### DATA PROVIDED

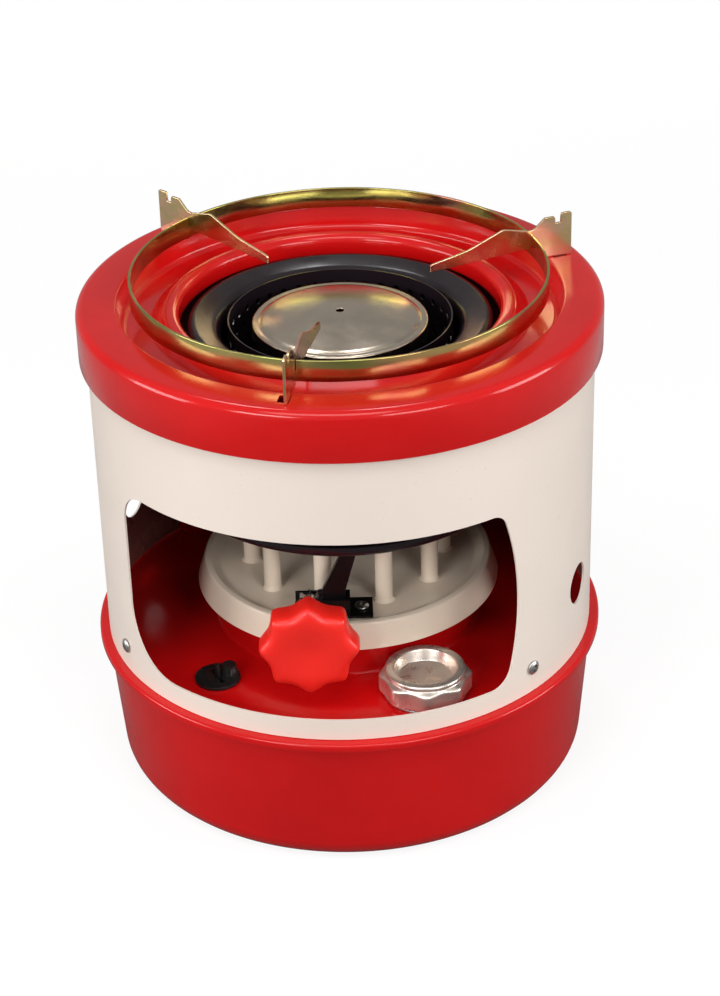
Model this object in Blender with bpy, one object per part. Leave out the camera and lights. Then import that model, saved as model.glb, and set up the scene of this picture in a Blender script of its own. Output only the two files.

######
### DATA PROVIDED

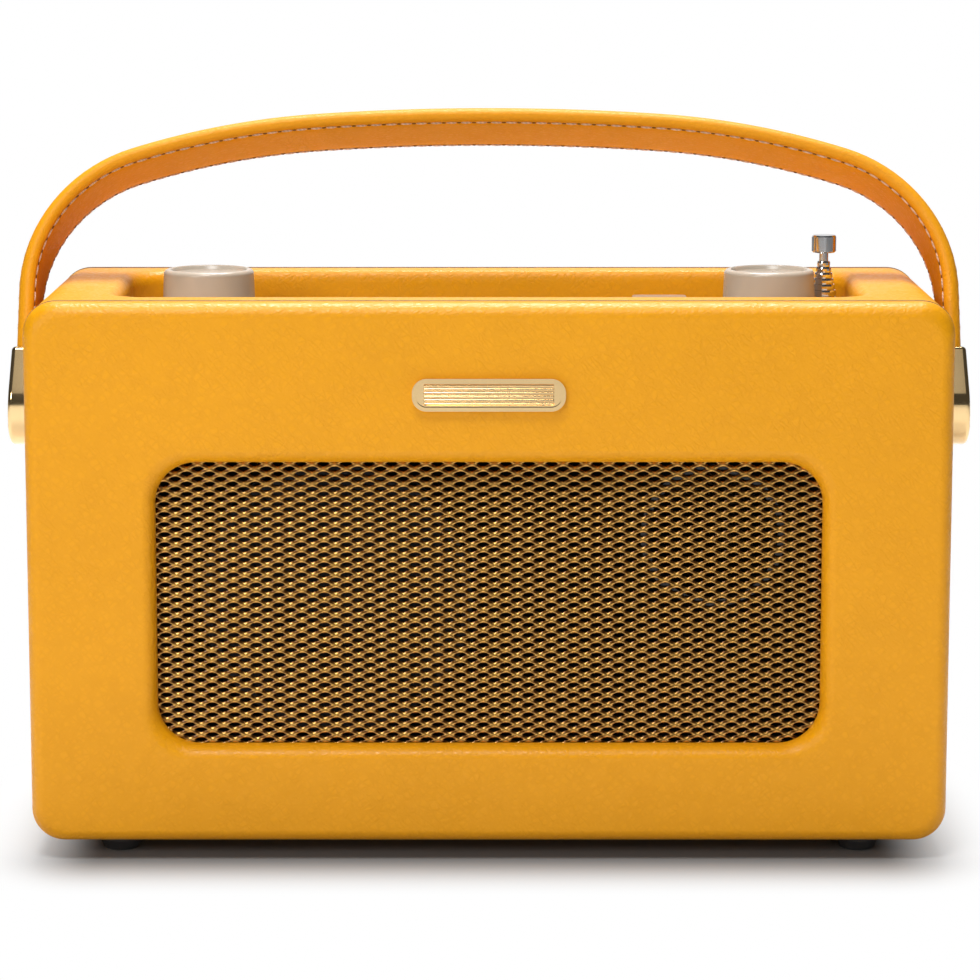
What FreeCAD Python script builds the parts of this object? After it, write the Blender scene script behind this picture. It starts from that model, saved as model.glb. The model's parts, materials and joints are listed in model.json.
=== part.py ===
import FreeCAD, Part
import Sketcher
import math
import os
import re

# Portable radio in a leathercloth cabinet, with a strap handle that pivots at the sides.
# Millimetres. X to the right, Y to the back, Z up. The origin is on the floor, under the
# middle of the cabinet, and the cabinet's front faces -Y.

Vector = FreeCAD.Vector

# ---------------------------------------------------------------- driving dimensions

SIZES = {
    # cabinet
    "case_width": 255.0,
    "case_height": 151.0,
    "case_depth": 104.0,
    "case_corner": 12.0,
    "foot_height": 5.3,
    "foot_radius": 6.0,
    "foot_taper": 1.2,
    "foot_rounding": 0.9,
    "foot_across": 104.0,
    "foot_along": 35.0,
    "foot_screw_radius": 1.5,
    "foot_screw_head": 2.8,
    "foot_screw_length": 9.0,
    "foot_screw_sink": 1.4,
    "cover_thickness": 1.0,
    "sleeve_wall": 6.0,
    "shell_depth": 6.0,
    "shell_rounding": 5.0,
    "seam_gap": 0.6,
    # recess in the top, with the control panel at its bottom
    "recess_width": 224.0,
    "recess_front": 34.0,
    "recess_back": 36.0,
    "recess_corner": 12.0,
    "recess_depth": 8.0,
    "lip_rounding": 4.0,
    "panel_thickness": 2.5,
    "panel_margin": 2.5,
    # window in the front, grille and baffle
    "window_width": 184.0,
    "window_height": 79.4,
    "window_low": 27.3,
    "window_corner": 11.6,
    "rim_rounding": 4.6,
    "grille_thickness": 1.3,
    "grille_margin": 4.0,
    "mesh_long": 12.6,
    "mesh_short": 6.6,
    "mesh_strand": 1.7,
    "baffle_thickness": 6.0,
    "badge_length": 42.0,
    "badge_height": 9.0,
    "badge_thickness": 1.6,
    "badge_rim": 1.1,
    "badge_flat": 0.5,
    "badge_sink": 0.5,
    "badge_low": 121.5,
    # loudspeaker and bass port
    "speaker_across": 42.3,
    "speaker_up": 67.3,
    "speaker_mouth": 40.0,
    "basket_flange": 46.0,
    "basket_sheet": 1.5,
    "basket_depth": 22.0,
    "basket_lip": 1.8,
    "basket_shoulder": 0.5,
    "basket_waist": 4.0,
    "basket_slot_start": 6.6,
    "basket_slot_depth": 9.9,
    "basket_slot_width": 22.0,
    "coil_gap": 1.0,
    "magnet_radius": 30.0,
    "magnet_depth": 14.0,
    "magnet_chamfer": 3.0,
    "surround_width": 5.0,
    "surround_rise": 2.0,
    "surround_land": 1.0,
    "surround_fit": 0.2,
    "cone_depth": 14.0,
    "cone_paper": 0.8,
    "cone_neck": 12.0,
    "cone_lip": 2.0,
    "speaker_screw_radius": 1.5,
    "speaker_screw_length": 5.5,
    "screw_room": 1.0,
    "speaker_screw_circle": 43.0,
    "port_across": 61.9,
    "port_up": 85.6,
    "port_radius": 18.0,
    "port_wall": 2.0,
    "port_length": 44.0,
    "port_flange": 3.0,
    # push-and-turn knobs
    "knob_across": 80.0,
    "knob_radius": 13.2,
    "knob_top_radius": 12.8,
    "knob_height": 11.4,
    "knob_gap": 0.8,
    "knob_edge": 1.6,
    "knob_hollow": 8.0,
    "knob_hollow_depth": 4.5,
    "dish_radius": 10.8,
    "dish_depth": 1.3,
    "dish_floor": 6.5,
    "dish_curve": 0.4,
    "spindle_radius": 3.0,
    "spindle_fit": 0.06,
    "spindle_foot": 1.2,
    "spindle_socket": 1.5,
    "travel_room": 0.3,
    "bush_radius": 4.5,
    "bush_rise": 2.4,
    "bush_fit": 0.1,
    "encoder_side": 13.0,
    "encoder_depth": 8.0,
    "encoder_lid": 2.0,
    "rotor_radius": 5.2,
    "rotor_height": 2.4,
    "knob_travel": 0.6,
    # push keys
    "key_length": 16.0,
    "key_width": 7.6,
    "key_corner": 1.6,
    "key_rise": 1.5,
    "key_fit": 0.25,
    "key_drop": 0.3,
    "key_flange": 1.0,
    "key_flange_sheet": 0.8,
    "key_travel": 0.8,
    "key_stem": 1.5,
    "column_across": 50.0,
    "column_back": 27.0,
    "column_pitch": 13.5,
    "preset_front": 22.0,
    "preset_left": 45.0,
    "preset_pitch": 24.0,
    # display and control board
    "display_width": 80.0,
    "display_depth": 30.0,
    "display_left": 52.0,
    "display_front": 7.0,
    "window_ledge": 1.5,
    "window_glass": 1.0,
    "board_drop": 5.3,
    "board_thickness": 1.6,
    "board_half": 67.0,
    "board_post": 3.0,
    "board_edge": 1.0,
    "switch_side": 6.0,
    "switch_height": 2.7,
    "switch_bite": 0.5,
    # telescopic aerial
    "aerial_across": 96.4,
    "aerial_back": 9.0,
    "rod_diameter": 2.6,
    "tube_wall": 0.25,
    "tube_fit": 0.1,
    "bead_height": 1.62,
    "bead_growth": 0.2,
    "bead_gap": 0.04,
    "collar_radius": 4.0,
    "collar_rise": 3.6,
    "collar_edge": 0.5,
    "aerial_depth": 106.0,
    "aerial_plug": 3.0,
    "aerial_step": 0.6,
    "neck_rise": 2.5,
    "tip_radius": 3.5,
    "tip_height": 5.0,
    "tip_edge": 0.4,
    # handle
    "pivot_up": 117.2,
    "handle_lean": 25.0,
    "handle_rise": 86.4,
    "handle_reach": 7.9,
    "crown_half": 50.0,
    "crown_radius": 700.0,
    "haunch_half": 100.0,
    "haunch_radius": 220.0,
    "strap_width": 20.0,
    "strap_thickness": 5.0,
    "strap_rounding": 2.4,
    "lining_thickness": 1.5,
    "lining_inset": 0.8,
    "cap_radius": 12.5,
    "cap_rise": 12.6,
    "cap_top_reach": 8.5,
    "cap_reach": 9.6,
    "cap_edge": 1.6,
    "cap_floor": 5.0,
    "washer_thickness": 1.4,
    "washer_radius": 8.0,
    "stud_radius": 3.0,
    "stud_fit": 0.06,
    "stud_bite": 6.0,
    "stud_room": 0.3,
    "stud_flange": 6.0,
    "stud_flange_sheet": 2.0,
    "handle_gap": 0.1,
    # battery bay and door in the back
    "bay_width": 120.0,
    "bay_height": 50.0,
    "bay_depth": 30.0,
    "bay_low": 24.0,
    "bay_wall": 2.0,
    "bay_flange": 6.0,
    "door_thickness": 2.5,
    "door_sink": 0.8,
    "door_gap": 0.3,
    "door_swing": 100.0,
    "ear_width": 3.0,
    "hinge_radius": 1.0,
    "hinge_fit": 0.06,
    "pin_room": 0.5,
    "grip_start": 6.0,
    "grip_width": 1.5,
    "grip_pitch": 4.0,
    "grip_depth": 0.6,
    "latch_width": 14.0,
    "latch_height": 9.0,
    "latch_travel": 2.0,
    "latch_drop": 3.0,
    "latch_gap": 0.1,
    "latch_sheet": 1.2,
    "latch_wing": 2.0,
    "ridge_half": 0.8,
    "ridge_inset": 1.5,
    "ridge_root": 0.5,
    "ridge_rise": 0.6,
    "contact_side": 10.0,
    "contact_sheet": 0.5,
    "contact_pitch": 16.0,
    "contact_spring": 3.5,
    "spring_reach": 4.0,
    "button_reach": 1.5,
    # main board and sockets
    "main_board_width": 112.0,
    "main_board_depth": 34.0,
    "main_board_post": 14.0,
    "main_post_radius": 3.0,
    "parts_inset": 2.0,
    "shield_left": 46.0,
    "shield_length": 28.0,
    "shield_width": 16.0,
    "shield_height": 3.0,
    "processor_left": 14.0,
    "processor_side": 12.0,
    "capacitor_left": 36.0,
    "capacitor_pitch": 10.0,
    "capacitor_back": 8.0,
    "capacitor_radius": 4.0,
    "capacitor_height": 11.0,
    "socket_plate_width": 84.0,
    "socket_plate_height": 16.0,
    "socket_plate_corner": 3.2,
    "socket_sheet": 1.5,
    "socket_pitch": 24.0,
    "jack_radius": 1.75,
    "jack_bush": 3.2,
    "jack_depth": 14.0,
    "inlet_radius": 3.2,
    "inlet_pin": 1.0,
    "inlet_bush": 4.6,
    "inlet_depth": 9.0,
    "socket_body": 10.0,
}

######
### DATA PROVIDED

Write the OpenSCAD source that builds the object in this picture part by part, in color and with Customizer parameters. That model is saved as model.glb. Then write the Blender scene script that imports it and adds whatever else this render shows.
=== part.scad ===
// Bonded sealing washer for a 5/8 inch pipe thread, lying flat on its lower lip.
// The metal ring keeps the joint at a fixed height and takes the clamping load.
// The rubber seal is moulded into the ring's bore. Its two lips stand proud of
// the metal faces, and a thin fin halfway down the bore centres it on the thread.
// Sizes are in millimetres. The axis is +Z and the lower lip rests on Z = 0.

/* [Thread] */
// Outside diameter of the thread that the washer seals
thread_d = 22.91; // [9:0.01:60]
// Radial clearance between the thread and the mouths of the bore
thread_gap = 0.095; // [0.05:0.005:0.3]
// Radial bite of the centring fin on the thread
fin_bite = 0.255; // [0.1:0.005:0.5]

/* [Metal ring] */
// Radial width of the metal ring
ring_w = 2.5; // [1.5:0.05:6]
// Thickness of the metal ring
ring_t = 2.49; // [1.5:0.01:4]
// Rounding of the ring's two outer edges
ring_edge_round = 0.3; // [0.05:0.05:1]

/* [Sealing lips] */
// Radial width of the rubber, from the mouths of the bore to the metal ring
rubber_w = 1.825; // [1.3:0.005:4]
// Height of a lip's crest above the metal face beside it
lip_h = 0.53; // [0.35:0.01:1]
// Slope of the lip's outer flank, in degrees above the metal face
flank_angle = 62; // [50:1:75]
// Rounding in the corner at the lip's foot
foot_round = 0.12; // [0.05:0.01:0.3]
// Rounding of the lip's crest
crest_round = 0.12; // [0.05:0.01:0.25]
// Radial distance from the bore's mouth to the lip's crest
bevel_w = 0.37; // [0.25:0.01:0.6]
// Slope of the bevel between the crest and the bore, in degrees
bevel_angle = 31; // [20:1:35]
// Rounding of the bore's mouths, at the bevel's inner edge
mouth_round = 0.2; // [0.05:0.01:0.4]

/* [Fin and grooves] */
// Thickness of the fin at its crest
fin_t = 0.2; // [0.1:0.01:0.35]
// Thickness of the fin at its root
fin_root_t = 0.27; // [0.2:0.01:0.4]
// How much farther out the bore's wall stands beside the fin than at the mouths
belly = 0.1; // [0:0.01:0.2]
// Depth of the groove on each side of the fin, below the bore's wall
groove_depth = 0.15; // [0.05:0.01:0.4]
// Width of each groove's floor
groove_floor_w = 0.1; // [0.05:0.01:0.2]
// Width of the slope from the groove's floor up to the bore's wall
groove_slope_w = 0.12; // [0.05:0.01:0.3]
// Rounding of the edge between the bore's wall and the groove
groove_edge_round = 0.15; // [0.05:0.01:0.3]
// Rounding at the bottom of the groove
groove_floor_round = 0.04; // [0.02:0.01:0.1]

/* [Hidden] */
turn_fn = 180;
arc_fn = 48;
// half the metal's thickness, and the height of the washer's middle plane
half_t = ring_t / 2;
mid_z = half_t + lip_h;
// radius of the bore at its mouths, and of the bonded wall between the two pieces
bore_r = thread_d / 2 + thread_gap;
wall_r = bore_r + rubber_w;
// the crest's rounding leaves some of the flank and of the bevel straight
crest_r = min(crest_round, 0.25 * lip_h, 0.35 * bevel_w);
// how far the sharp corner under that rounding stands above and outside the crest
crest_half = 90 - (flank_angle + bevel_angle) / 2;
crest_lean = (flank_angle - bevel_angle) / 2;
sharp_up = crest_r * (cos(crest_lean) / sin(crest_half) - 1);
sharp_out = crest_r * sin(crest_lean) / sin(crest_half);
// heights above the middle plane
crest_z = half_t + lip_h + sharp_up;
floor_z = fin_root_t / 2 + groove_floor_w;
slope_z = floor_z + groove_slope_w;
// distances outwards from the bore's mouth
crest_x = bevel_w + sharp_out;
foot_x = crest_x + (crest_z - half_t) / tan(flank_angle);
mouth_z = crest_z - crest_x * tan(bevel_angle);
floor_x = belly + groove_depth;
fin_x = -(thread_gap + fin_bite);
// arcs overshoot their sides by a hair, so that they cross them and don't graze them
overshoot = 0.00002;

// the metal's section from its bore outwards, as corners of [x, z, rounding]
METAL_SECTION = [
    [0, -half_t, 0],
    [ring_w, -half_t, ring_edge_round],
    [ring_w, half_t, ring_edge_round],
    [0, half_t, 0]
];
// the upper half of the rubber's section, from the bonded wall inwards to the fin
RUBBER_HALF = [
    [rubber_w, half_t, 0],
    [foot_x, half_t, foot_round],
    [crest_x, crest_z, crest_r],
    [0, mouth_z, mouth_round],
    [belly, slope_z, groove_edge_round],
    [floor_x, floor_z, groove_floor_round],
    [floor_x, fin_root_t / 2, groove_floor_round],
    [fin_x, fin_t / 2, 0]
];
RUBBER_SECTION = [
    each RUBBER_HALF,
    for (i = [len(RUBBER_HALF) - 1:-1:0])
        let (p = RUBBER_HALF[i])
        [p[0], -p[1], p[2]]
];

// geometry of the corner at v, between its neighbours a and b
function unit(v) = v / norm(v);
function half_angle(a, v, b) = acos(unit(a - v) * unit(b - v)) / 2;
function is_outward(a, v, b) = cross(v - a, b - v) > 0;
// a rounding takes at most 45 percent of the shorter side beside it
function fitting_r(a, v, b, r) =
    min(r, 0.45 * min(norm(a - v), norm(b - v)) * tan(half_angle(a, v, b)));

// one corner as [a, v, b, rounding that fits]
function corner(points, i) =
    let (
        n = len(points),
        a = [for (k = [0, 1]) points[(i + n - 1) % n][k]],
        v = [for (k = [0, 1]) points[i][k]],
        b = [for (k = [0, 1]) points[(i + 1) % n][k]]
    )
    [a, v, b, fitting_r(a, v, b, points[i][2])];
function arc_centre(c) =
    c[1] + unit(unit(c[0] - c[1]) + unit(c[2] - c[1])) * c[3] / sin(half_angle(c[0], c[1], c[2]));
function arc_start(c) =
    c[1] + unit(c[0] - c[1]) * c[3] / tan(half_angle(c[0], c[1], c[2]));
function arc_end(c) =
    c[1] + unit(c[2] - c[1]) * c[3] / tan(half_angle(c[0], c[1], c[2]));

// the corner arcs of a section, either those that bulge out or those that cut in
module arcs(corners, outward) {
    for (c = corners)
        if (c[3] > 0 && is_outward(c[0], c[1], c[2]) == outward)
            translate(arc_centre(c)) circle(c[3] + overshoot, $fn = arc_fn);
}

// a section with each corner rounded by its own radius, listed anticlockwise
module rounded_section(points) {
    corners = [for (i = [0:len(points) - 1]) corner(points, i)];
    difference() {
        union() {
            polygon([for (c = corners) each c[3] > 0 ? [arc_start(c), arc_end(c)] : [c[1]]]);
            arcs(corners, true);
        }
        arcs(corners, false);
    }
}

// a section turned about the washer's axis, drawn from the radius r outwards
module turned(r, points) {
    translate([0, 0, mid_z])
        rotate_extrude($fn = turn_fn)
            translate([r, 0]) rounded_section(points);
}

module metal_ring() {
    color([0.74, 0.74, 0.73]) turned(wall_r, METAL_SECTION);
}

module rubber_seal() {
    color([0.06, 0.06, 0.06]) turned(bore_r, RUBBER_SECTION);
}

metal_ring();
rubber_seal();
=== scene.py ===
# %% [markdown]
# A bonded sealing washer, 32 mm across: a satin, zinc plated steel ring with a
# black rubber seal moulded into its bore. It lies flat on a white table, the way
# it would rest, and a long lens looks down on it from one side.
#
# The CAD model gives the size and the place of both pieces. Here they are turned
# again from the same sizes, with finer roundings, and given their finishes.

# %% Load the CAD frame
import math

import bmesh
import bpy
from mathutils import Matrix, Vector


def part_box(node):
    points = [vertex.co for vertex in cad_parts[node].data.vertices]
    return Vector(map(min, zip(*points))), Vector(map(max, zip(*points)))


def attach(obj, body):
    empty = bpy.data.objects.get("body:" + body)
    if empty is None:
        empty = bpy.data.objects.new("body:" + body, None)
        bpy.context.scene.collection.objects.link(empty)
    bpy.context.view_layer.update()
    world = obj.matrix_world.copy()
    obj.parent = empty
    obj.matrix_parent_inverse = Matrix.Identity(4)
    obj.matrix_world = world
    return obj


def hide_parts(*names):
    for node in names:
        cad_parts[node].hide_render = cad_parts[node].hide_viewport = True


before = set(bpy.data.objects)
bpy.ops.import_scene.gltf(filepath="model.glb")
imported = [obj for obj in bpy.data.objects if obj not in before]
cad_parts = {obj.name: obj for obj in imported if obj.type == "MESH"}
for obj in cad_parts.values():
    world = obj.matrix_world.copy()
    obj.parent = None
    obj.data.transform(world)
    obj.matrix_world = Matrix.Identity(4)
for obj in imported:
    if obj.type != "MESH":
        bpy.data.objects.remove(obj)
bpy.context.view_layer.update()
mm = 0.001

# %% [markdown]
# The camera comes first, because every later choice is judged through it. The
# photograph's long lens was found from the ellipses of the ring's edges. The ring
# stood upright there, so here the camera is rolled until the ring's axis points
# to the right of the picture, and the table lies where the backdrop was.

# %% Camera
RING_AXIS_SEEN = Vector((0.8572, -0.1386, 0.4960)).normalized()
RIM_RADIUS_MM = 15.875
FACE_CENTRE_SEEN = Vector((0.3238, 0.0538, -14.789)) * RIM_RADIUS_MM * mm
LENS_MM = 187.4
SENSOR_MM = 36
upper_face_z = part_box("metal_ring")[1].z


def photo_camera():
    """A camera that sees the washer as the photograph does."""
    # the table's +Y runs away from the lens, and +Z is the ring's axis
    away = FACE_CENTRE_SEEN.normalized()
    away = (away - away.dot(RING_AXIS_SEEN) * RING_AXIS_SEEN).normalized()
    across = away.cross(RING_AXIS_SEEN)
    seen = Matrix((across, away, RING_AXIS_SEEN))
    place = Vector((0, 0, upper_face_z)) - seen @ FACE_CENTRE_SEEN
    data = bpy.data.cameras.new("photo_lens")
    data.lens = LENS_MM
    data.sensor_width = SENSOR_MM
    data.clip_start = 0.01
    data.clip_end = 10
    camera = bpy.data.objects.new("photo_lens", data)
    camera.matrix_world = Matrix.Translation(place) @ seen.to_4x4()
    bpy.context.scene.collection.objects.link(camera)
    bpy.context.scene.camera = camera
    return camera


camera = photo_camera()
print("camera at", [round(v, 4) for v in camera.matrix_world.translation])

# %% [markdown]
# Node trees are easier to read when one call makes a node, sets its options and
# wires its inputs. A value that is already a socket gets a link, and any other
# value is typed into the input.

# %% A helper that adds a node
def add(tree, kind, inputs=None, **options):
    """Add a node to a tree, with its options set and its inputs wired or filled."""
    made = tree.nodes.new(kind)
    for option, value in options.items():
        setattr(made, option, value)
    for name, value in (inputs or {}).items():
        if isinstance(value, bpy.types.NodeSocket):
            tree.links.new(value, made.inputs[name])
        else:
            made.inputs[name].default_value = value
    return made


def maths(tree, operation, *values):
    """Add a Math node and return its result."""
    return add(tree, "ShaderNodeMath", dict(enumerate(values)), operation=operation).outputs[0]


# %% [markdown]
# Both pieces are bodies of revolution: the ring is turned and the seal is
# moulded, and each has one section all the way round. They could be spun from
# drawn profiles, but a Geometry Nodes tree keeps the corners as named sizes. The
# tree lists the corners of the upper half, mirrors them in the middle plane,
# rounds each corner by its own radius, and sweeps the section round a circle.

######

» **TASK**:
Set down exactly the lines from the line that contains "radius r outwards" to the line that contains "obj.parent = None", both lines included, and nothing more.

» **FINISHED ANSWER**:
// a section turned about the washer's axis, drawn from the radius r outwards
module turned(r, points) {
    translate([0, 0, mid_z])
        rotate_extrude($fn = turn_fn)
            translate([r, 0]) rounded_section(points);
}

module metal_ring() {
    color([0.74, 0.74, 0.73]) turned(wall_r, METAL_SECTION);
}

module rubber_seal() {
    color([0.06, 0.06, 0.06]) turned(bore_r, RUBBER_SECTION);
}

metal_ring();
rubber_seal();
=== scene.py ===
# %% [markdown]
# A bonded sealing washer, 32 mm across: a satin, zinc plated steel ring with a
# black rubber seal moulded into its bore. It lies flat on a white table, the way
# it would rest, and a long lens looks down on it from one side.
#
# The CAD model gives the size and the place of both pieces. Here they are turned
# again from the same sizes, with finer roundings, and given their finishes.

# %% Load the CAD frame
import math

import bmesh
import bpy
from mathutils import Matrix, Vector


def part_box(node):
    points = [vertex.co for vertex in cad_parts[node].data.vertices]
    return Vector(map(min, zip(*points))), Vector(map(max, zip(*points)))


def attach(obj, body):
    empty = bpy.data.objects.get("body:" + body)
    if empty is None:
        empty = bpy.data.objects.new("body:" + body, None)
        bpy.context.scene.collection.objects.link(empty)
    bpy.context.view_layer.update()
    world = obj.matrix_world.copy()
    obj.parent = empty
    obj.matrix_parent_inverse = Matrix.Identity(4)
    obj.matrix_world = world
    return obj


def hide_parts(*names):
    for node in names:
        cad_parts[node].hide_render = cad_parts[node].hide_viewport = True


before = set(bpy.data.objects)
bpy.ops.import_scene.gltf(filepath="model.glb")
imported = [obj for obj in bpy.data.objects if obj not in before]
cad_parts = {obj.name: obj for obj in imported if obj.type == "MESH"}
for obj in cad_parts.values():
    world = obj.matrix_world.copy()
    obj.parent = None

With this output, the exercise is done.